European Union countries should help each
other overcome their economic and financial troubles and tackle
social crises, Pope Benedict XVI said Monday, in a message likely to
resonate in his native Germany.
As the strongest economy in the bloc, Germany is often urged to
provide more help to its weaker peers. It is paying the lion share of
bailouts for Greece, Ireland, Portugal and Spain, but it is resisting
further moves towards eurozone debt mutualization.
Without singling out nations, the pontiff said in a New Year
address to Vatican ambassadors that while "certain countries may
perhaps advance more quickly" on their own, by acting together the
European Union "will certainly go further."
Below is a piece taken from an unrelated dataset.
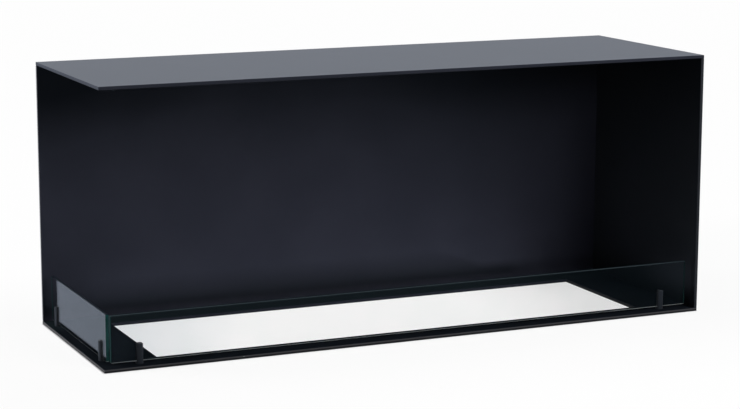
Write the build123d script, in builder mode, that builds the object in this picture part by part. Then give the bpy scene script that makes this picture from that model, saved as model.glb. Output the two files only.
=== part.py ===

The leader of the Catholic Church also said that the bloc needed
"farsighted representatives capable of making the difficult choices
necessary to rectify its economy and to lay solid foundations for
growth."
Benedict called on politicians to concentrate not only on reducing
so-called financial spreads - risk differentials between benchmark
German debt and that of other EU countries - but also work to
mitigate social inequalities.
"The increasing differences between those few who grow ever richer
and the many who grow hopelessly poorer, should be a cause for
dismay. In a word, it is a question of refusing to be resigned to a
‘spread‘ in social well-being, while at the same time fighting one in
the financial sector," he said.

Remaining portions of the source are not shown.